Stadtführung per Rad: Die Trümmerfrau hat freien Blick auf St. Dionysius

Per Rad erkunden Bürger die Krefelder Frauengeschichte. In Spielszenen wird sie lebendig.

Krefeld. Die Trümmerfrau in Kittelschürze und Kopftuch auf der Rathaustreppe ist schwer beschäftigt mit den Steinen: „Da drüben vor St. Dionysius haben wir schon aufgeräumt! Schöner Blick jetzt!“ Katrin Meinhard ist in die Rolle einer Krefelder Trümmerfrau geschlüpft und versetzt die 25 Teilnehmer der „Radtour durch Frauengeschichte(n)“ in die 1940er Jahre.

Geschichte mit Spielszenen lebendig, anschaulich und unterhaltsam zu gestalten, das ist die Spezialität von Lydia Paggen. In einer Kooperation von Volkshochschule Krefeld, Katholischem Forum und sieben Schauspielerinnen hatte sie wieder zu einer Stadtführung geladen. Dieses Jahr gab es als Premiere die geführte Radtour — was sich in den ruhigen Straßen an einem Sonntag gut realisieren ließ.

Erstaunliche Fakten aus einer gar nicht so weit zurückliegenden Vergangenheit kamen in punkto Frauen und Selbstbestimmungsrecht in den kleinen Szenen vor ausgewählten Gebäuden zur Sprache. Die Krefelderin Elisabeth Selbert als eine der Mütter des deutschen Grundgesetzes sorgte mit ihrer Hartnäckigkeit dafür, dass im vierten Anlauf der Artikel „Männer und Frauen sind gleichberechtigt“ ins Grundgesetz aufgenommen wurde.

Am „magischen Dreieck“ — so Paggen — von Dionysiuskirche, Standesamt und Gleichstellungsstelle beschwert sich eine der Schauspielerinnen, die in die Rolle einer Bankangestellten geschlüpft ist, dass ihr Ehemann ihr Arbeitsverhältnis bei der Bank gekündigt hat, weil es ihm nicht passte. Bis 1977 war ein Ehemann, der seine Gattin so an ihre Pflichten am Herd binden wollte, völlig im Recht.

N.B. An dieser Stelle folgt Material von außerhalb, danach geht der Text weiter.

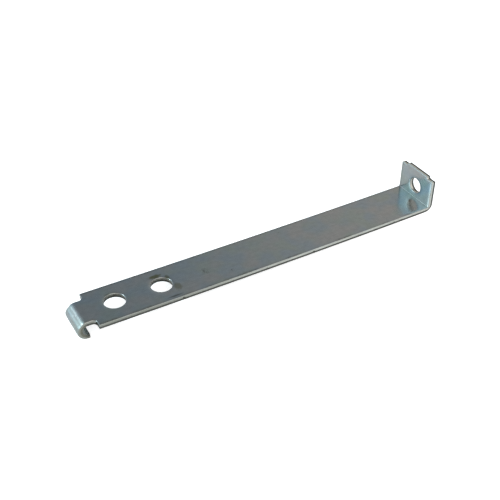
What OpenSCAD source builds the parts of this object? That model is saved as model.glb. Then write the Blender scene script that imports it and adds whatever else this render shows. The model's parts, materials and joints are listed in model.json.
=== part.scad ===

Im Hauptbahnhof erfährt man, dass sich im späten 19. Jahrhundert Krefelderinnen um junge Mädchen kümmerten, die vom Land zur Arbeit in die Stadt zogen. Aus diesen Anfängen entwickelte sich in Krefeld die Bahnhofsmission mit ihrem heute größeren Aufgabenspektrum.

Bei einer Kaffeepause nutzen die Radler auf Spuren der Alltagsgeschichte die Gelegenheit, auch selber ins Gespräch zu kommen. Die studierte Historikerin Dorothee Nißlmüller war schon 2011 bei Paggens Tour dabei: „Ich bin völlig begeistert, hier die Stadt auf eine andere Art kennenzulernen“.

Sehr persönliche Erinnerungen kommen einer anderen Teilnehmerin bei der letzten Station, dem Kinderheim Kastanienhof, in den Sinn. Ulrike Coelen hat hier zu Beginn ihrer Berufstätigkeit als Kindergärtnerin selber drei Jahre lang gearbeitet und mit den Schwestern die erste Familiengruppe im Kastanienhof geleitet. Für sie war es noch in den 1960er Jahren etwas Besonderes, als allein erziehende Mutter mit einem unehelichen Kind einen Arbeitsplatz zu bekommen — samt der Möglichkeit, das eigene Kind mitzubringen.